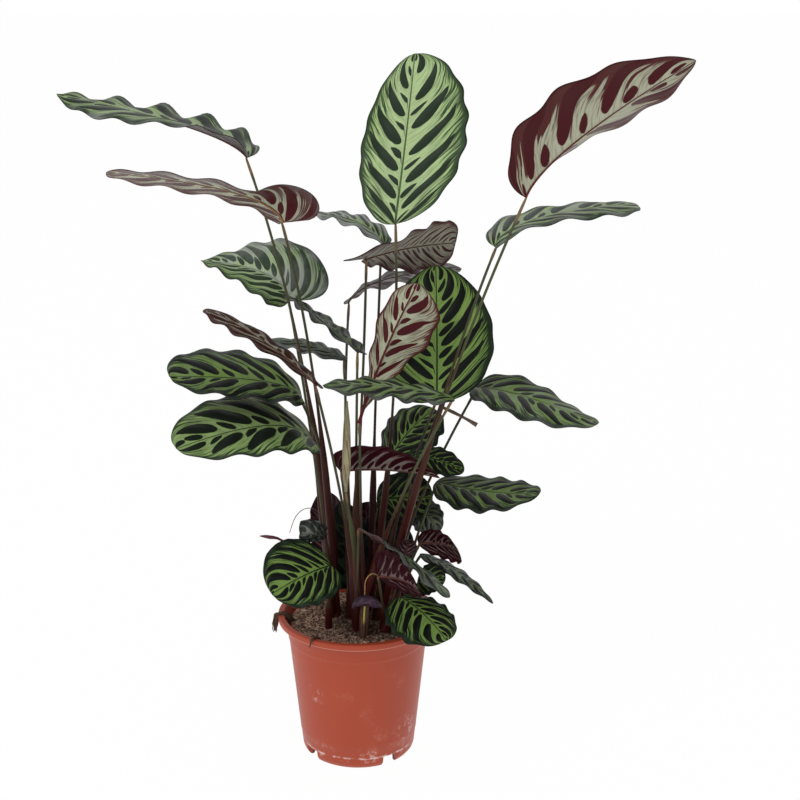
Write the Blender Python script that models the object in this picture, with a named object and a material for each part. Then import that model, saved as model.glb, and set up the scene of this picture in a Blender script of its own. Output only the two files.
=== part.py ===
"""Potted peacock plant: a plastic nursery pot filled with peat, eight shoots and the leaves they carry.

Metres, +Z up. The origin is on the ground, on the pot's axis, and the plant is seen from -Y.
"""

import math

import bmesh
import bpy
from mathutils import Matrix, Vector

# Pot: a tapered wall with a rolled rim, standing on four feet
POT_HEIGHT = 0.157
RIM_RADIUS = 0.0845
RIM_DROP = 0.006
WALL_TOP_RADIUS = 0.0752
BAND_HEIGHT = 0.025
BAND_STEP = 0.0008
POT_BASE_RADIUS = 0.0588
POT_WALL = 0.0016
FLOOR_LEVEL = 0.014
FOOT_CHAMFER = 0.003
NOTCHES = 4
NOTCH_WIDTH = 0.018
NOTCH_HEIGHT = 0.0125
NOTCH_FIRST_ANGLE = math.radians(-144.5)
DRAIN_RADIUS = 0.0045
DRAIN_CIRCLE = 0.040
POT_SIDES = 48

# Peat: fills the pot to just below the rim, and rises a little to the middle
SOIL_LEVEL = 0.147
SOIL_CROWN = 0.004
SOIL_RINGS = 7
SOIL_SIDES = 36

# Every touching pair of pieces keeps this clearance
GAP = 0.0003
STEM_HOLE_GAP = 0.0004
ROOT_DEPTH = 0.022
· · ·
■ **Problem**
Set down each line of the material verbatim, from the first line through the line that contains "from mathutils import Matrix, Vector".

■ **Task solution**
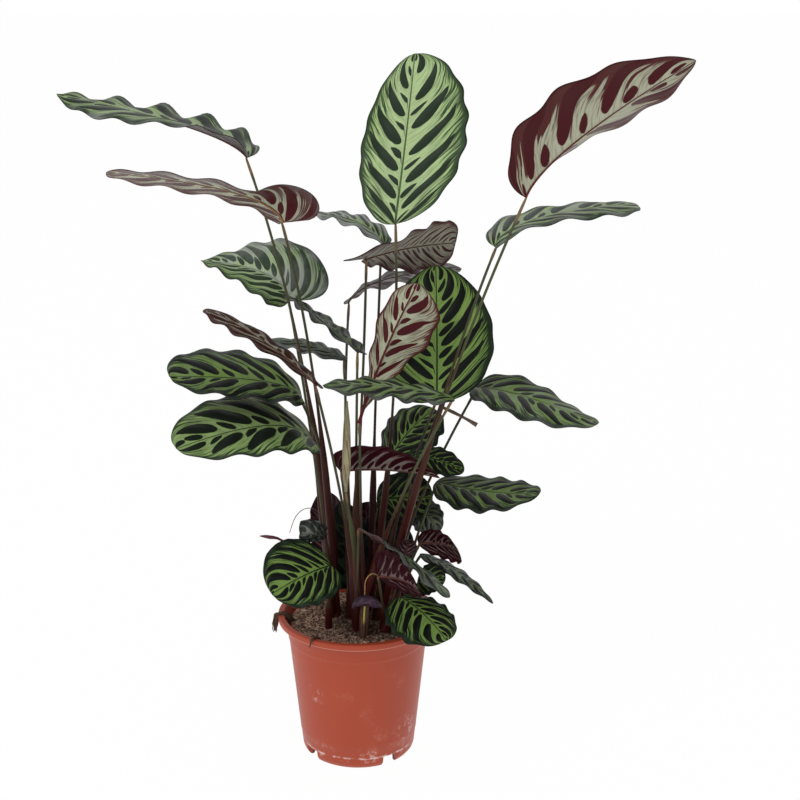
Write the Blender Python script that models the object in this picture, with a named object and a material for each part. Then import that model, saved as model.glb, and set up the scene of this picture in a Blender script of its own. Output only the two files.
=== part.py ===
"""Potted peacock plant: a plastic nursery pot filled with peat, eight shoots and the leaves they carry.

Metres, +Z up. The origin is on the ground, on the pot's axis, and the plant is seen from -Y.
"""

import math

import bmesh
import bpy
from mathutils import Matrix, Vector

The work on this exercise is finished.